Если сопоставить стихи Элюара, написанные на политические темы, с его лирикой, то мы не видим разрыва. Когда он говорил о «маки»[296], о горе Грамос[297], о сторонниках мира, его одушевляли те же думы и чувствования, которые продиктовали ему стихи о печали, о любви, о смерти. Чем был предопределен политический путь Элюара? Прежде всего неистребимой жаждой справедливости. Бодлер писал, что подлинная поэзия — «отрицание несправедливости». Бодлер жил в смутное время, и вся его жизнь отмечена глубокими противоречиями. Жизнь Элюара неотрывна от его поэзии. Он воистину страдал от несправедливости не только как гражданин, но и как поэт. Не менее справедливости он любил свободу, никогда не противопоставляя одну свою привязанность другой. Свободу он ощущал всем своим существом. Право же, к нему больше, чем к другим современникам, можно приложить слова Пушкина: «…В мой жестокий век восславил я свободу».

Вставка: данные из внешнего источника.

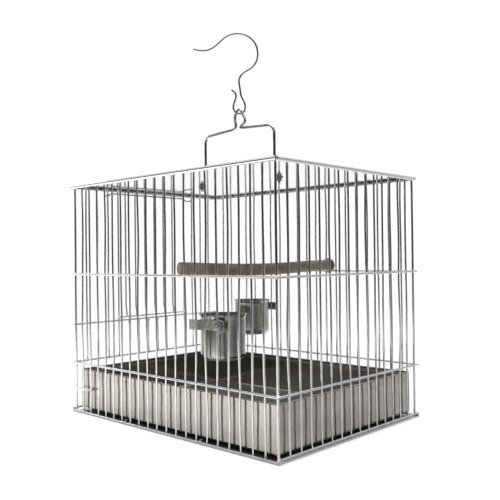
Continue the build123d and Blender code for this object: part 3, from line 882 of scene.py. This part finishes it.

Доброта совсем не обязательное свойство поэзии, мы знаем немало замечательных поэтов, благородных, смелых, умных, но лишенных человеческой доброты. Элюар был добрым не только в жизни — в поэзии. В одной поэме о любви он писал:
«И потому, что мы любим друг друга, мы хотим освободить других от холода одиночества. Мы хотим, я говорю — я хочу, я говорю — ты хочешь, мы хотим, чтобы свет взошел над другими…»

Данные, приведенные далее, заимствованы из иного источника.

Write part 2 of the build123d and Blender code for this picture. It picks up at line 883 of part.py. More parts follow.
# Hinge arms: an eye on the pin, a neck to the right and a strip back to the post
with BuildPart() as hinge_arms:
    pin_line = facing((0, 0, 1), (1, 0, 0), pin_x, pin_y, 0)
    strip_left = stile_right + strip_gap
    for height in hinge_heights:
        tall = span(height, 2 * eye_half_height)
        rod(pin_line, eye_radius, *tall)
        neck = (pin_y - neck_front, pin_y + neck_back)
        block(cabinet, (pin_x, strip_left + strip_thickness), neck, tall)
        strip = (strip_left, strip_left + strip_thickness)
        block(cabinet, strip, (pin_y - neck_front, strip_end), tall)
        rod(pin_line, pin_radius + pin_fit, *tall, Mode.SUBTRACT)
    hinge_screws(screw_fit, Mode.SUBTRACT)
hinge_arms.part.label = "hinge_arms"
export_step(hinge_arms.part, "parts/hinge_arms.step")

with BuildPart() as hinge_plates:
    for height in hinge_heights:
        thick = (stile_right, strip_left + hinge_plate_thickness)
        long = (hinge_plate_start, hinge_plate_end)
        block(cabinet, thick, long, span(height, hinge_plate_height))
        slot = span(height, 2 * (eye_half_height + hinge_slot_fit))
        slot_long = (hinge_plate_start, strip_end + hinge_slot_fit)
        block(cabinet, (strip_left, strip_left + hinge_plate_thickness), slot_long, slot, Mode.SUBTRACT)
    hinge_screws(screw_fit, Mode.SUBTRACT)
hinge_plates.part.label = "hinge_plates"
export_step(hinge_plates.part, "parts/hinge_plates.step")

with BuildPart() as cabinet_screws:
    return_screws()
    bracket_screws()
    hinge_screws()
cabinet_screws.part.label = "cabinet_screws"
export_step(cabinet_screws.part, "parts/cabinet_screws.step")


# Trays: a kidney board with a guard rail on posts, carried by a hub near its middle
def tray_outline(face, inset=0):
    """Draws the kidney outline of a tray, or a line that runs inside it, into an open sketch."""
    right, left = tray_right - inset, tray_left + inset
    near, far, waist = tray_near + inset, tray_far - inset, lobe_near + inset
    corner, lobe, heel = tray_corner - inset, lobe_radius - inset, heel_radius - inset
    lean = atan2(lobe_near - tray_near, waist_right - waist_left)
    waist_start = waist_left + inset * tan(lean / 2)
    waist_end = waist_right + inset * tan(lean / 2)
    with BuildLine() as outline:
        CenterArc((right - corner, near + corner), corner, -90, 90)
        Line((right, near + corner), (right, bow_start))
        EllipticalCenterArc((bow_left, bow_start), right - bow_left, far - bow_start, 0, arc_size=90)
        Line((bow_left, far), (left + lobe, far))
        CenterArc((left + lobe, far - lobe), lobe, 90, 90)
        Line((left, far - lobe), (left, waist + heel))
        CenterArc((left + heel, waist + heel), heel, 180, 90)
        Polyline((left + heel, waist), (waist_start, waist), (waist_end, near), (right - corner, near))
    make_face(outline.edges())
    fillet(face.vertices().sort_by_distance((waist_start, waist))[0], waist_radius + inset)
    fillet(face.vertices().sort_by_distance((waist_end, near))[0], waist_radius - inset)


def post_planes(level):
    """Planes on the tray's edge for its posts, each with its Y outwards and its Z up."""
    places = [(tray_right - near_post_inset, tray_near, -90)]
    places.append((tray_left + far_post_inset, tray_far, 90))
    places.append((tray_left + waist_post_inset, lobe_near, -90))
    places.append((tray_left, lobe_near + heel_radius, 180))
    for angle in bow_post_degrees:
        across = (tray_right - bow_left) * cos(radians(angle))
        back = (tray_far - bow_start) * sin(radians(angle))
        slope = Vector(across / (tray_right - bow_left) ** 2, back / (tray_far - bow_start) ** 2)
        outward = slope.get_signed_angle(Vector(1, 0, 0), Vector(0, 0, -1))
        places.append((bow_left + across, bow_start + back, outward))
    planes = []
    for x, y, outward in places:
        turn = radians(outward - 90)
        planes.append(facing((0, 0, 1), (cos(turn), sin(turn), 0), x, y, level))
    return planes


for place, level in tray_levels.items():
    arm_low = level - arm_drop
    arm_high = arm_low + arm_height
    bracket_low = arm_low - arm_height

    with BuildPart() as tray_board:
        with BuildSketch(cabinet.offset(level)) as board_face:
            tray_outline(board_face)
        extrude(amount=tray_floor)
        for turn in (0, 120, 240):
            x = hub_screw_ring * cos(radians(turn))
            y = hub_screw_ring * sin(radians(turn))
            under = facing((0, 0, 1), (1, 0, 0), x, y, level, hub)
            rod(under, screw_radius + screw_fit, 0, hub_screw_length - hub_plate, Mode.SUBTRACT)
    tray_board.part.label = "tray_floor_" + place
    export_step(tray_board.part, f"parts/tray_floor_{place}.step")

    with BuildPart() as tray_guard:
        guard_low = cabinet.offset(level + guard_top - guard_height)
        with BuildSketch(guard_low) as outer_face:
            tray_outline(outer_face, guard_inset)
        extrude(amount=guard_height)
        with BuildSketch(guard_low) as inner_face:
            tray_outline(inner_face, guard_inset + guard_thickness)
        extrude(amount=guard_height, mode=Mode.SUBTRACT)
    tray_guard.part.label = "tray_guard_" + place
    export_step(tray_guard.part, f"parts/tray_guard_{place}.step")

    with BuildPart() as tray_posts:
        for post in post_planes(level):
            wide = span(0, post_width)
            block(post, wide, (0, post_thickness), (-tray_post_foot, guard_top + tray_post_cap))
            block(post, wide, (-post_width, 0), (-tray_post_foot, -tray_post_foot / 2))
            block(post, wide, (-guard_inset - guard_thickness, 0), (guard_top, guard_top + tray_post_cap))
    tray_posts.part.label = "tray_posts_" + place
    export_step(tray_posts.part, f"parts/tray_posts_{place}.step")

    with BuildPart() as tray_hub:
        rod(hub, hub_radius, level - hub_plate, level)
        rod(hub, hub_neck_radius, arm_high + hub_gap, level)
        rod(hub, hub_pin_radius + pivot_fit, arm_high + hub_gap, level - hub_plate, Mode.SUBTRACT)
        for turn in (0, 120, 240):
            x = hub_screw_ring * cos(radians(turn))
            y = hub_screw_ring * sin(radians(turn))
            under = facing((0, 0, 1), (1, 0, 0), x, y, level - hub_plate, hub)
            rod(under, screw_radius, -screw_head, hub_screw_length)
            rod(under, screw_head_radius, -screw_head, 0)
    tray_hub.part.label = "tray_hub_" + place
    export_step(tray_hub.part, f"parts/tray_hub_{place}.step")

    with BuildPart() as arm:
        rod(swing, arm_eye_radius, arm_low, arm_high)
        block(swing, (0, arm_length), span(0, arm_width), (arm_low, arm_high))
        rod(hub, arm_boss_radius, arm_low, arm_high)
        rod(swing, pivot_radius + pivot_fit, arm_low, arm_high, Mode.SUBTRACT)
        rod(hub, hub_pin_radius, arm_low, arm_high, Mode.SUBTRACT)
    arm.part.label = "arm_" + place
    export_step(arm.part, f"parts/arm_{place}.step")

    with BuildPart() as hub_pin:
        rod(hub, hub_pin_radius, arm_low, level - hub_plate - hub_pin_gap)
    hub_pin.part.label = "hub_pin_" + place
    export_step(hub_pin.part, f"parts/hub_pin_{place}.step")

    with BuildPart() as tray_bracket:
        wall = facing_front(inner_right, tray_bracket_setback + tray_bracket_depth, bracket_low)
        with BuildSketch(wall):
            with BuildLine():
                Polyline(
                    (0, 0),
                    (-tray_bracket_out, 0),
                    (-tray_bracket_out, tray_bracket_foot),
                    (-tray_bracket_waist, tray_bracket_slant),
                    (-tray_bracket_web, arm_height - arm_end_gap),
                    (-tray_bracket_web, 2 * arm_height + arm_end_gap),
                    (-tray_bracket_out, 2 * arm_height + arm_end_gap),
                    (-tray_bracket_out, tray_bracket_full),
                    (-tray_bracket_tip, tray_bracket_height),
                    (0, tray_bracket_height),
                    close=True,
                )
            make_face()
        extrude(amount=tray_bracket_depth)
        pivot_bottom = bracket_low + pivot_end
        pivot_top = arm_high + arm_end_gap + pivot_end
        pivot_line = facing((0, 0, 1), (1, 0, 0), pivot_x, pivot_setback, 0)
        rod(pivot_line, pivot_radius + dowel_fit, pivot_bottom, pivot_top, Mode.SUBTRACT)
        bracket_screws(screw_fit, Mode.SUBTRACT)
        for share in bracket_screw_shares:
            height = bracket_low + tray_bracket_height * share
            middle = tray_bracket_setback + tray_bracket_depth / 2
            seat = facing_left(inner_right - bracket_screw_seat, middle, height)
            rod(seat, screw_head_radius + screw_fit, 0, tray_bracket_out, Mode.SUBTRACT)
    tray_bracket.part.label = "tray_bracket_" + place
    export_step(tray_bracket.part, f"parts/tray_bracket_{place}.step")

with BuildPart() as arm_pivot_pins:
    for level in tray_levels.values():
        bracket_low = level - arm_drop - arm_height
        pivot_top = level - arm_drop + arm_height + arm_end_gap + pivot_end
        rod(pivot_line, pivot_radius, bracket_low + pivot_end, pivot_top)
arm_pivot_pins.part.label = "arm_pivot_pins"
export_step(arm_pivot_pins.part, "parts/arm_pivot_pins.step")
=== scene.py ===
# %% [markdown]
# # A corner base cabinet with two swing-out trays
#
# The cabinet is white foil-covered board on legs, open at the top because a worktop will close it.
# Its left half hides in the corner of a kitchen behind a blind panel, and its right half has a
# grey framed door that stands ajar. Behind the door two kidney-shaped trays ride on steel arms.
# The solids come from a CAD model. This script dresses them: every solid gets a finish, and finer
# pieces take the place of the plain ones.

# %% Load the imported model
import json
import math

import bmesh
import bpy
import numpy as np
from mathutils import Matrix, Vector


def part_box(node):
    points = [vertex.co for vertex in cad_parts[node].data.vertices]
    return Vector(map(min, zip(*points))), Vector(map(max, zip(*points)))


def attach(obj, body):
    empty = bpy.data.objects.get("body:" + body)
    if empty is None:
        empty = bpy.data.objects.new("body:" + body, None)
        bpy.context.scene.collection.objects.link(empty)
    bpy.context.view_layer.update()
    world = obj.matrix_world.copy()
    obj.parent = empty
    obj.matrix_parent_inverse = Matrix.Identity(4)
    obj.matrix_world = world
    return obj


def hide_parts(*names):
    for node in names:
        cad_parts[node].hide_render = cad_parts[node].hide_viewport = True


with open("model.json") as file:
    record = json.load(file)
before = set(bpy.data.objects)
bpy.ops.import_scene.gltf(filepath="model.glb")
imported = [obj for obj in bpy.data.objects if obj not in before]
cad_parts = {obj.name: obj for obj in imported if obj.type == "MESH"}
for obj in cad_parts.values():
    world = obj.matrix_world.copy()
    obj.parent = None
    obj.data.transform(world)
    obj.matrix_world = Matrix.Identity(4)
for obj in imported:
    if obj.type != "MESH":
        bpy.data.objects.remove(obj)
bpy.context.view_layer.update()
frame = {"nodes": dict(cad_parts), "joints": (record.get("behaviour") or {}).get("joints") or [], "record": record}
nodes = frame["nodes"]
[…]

Чужое счастье было для Элюара не только философическим положением, принципом морали, пунктом политической программы, но и глубокой личной потребностью.
Все встречавшие его знают, что редко можно найти такое единство между художником и его творчеством, как то было в поэзии и жизни Элюара. Он очень походил на свои стихи, и стихи его всегда были автобиографичны. Он был необычайно скромным, чурался славы: мягкий, участливый, он был окружен любовью общей. Он не был тем рассеянным, неземным поэтом, которого рисуют себе романтически настроенные подростки: Он участвовал в жизни, видел все ее мелочи, но никогда не терял из виду своей большой мечты.
Поль Элюар умер 18 ноября 1952 года; не будет преувеличением сказать, что Франция (да и поэзия мира) горько пережила потерю. На похоронах Элюара можно было увидеть и знатоков поэзии, и цвет творческой Франции, и множество обыкновенных людей, помнивших стихи Элюара военных лет — встречу мужества и искусства.
Порой приходится слышать о том, что поэзия отжила свой век, что ее существование теперь эфемерно, связано, скорее, с известными привычками, чем с душеным горением. Конечно, различные формы искусства рождаются, дряхлеют, отмирают, но рассуждения о смерти поэзии в наше время построены скорее на правдоподобности догадок, нежели на правдивости данных. Одним из оснований для таких утверждений являются различные попытки создания непоэтической поэзии. Во Франции, как и в других странах, пишут стихами то, что легко можно выразить в прозе. Это и неразумно, и бесполезно. Я имею в виду не темы, не чувства, не мысли: поэт живет в том же мире, что и прозаик. Но есть такие прозрения, такие ощущения гармонии или разлада, которые не выразишь ни в новелле, ни в статье. Темы Элюара обычны, но то, что он хочет выразить, относится к миру поэзии, и выражает он это средствами, доступными только поэту. Глубокая прозаичность многих псевдопоэтов породила и другое заблуждение — попытки уйти в сторону музыкального сочетания звуков, чередования слов вне их значения или даже переход на несуществующий язык. Можно сказать, что и такие попытки неразумны, — в слове — клубок многого: и логического смысла, и тех ассоциаций, которое оно вызывает, и, наконец, звучания. Абстрагировать звучание бесцельно: есть музыка, рождаемая звуком и воздействующая им. Элюар не только почитал слово во всей его полноте — он вернул ему то значение, которое оно готово было потерять, обесцененное потоком речей, деклараций, клятв или проклятий. Поэзия Поля Элюара — живое доказательство того, что поэзия живет, требует, ранит, лечит, приподымает.